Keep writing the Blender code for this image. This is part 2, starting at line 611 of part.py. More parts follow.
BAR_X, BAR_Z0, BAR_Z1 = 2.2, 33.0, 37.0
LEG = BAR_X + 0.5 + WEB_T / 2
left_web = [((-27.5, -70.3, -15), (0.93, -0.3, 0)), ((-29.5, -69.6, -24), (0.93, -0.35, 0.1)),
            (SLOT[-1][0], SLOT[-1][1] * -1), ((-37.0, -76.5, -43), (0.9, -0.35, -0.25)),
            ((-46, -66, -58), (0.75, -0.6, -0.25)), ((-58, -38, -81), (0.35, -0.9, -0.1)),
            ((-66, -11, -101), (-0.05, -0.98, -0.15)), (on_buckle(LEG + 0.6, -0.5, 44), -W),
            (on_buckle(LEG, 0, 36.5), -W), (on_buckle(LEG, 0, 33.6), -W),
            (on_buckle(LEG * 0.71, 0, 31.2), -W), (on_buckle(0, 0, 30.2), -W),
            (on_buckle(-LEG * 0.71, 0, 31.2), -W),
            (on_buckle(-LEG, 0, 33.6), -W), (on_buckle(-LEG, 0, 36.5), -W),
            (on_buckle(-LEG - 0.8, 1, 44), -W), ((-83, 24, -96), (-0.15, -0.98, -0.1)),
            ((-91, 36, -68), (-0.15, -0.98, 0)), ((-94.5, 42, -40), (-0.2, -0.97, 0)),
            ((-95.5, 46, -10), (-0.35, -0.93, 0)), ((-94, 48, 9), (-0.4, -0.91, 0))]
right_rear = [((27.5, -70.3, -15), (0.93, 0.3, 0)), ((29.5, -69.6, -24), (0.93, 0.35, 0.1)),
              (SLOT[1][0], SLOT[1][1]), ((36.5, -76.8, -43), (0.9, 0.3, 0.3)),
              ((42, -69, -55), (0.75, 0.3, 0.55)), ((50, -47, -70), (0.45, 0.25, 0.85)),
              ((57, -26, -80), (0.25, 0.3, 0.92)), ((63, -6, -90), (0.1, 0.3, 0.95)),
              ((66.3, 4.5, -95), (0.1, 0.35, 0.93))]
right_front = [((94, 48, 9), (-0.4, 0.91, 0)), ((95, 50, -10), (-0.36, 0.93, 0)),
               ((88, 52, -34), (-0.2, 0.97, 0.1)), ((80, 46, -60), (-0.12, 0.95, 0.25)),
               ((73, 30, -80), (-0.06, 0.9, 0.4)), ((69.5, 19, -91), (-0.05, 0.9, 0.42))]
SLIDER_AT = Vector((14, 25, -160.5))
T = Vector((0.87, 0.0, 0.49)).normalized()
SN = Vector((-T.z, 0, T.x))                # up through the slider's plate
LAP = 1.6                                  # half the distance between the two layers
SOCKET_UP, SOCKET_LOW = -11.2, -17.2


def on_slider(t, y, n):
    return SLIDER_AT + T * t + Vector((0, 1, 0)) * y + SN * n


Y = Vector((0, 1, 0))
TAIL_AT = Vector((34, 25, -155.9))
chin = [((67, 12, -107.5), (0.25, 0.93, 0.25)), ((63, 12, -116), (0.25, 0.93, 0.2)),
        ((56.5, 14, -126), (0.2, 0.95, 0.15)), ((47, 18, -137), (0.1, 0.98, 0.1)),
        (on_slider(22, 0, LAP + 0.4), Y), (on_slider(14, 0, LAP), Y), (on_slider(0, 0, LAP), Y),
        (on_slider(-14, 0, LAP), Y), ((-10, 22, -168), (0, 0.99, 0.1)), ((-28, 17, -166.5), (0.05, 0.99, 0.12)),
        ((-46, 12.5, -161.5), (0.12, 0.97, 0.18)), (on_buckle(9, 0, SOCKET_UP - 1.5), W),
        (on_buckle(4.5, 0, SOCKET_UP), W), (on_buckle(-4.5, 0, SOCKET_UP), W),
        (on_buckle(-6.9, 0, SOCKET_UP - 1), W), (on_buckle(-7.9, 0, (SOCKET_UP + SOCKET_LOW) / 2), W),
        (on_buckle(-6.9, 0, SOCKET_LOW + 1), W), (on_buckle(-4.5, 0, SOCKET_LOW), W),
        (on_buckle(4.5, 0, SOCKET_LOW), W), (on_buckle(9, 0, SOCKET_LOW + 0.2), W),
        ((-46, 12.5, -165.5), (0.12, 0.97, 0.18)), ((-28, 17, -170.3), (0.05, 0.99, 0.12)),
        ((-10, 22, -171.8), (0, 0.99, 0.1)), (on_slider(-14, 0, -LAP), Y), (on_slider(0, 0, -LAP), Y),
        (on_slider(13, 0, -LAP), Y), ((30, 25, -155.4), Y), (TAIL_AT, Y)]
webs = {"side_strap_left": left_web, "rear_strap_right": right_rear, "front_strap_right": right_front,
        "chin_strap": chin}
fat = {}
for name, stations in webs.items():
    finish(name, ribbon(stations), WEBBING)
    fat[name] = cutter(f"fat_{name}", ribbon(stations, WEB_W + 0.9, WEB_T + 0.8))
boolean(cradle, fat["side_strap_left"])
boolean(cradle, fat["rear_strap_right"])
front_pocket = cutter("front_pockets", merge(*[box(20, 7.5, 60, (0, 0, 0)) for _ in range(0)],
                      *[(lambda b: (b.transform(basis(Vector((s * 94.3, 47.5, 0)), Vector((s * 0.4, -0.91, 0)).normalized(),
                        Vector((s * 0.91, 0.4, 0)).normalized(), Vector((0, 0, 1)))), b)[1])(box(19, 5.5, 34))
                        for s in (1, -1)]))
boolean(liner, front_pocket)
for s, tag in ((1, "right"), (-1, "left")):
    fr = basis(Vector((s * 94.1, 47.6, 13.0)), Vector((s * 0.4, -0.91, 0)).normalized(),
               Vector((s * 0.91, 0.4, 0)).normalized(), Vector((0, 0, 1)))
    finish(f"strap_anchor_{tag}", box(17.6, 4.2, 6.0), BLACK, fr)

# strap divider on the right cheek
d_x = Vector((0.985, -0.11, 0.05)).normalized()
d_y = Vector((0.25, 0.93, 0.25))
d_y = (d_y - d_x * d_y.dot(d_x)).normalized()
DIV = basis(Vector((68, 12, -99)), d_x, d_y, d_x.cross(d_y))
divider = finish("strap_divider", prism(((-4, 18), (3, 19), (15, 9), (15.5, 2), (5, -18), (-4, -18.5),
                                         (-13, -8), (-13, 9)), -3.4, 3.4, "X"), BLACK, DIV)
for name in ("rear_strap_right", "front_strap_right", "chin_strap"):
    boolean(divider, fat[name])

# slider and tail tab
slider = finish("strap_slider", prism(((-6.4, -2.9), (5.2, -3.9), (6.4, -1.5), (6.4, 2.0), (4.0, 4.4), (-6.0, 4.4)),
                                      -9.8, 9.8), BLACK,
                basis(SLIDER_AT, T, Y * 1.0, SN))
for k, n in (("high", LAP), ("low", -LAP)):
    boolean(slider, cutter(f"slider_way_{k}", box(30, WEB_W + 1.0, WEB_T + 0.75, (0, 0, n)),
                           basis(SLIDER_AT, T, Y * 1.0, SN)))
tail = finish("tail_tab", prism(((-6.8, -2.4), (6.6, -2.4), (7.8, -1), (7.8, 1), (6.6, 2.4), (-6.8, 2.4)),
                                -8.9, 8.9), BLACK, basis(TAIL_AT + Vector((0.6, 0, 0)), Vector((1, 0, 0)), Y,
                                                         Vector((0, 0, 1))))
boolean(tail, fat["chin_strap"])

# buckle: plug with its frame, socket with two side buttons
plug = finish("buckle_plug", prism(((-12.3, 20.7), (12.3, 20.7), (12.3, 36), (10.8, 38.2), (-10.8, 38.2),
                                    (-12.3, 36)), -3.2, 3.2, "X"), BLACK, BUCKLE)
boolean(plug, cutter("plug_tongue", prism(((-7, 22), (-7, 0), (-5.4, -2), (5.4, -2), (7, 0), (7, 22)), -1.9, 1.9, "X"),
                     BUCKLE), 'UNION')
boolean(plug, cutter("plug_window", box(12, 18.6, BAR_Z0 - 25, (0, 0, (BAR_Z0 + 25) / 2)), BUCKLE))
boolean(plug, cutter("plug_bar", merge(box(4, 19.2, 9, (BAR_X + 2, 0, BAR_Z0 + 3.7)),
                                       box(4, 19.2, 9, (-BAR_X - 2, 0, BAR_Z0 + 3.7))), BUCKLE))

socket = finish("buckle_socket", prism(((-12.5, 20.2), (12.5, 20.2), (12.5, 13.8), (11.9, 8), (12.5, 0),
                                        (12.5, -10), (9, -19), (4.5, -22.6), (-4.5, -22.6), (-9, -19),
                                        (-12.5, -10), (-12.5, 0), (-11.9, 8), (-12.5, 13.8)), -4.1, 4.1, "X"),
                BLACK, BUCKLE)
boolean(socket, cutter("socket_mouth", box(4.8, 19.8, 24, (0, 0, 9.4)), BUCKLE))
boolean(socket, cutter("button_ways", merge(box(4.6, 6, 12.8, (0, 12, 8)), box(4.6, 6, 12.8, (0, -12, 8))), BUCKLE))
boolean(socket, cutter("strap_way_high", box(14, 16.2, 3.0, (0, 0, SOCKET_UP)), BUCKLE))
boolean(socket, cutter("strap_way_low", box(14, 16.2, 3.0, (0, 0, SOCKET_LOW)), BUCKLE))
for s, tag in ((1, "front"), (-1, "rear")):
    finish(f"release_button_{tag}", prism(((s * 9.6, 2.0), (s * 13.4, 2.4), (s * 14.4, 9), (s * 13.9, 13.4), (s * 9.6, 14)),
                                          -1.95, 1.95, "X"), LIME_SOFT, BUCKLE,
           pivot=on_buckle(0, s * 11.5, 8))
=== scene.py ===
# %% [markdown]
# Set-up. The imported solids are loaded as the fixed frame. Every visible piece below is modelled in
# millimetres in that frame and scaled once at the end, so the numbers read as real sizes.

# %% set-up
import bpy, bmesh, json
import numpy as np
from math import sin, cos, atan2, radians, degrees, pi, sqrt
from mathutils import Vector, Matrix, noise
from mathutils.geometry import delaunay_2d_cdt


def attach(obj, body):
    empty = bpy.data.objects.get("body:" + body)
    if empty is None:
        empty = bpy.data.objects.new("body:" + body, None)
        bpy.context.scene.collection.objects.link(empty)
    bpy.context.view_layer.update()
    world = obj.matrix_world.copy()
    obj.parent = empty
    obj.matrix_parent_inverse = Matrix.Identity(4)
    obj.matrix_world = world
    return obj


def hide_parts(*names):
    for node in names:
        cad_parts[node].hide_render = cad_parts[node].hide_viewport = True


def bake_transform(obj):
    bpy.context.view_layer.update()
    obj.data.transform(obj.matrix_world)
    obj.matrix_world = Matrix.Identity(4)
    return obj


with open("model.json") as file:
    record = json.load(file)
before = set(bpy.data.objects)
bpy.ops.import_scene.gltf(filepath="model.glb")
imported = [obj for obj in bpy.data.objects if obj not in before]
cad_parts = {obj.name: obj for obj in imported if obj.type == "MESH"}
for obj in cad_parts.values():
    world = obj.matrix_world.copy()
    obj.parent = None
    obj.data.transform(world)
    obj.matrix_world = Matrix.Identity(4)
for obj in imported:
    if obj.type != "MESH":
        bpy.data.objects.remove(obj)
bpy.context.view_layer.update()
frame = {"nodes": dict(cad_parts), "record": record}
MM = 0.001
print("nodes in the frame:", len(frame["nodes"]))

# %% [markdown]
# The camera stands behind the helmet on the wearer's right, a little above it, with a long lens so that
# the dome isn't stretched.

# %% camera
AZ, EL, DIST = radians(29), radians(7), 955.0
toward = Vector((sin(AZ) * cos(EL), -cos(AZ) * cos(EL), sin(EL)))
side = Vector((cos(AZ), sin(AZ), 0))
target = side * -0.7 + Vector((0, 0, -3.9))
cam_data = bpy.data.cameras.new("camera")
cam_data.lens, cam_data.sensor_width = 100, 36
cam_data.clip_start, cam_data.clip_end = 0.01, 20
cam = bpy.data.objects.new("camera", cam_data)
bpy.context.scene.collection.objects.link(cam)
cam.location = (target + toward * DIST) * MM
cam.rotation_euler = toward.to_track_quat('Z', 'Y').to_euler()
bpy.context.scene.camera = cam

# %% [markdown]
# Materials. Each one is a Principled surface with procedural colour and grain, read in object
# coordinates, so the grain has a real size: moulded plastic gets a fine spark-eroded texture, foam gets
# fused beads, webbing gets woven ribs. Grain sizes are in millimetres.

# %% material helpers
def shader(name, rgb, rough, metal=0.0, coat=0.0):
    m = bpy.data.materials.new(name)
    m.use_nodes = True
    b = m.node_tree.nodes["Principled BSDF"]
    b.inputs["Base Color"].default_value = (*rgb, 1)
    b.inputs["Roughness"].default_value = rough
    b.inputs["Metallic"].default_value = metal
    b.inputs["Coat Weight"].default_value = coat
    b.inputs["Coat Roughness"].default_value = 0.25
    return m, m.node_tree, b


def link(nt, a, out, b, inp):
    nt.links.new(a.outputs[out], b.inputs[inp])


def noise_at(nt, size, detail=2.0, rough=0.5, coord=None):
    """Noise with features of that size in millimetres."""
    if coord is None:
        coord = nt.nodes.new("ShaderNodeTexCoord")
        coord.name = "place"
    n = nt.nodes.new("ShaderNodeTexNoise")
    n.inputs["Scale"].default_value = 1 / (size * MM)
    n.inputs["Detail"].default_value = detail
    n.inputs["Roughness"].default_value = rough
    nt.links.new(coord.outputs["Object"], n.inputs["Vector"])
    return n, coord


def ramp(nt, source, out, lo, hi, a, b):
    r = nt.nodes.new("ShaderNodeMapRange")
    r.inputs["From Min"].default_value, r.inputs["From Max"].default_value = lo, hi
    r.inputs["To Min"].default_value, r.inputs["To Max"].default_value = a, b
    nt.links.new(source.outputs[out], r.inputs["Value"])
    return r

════

Extract, word for word, the line containing "0, SOCKET_LOW)), BUCKLE))", the line containing "if empty is", and every line between them.

boolean(socket, cutter("strap_way_low", box(14, 16.2, 3.0, (0, 0, SOCKET_LOW)), BUCKLE))
for s, tag in ((1, "front"), (-1, "rear")):
    finish(f"release_button_{tag}", prism(((s * 9.6, 2.0), (s * 13.4, 2.4), (s * 14.4, 9), (s * 13.9, 13.4), (s * 9.6, 14)),
                                          -1.95, 1.95, "X"), LIME_SOFT, BUCKLE,
           pivot=on_buckle(0, s * 11.5, 8))
=== scene.py ===
# %% [markdown]
# Set-up. The imported solids are loaded as the fixed frame. Every visible piece below is modelled in
# millimetres in that frame and scaled once at the end, so the numbers read as real sizes.

# %% set-up
import bpy, bmesh, json
import numpy as np
from math import sin, cos, atan2, radians, degrees, pi, sqrt
from mathutils import Vector, Matrix, noise
from mathutils.geometry import delaunay_2d_cdt


def attach(obj, body):
    empty = bpy.data.objects.get("body:" + body)
    if empty is None:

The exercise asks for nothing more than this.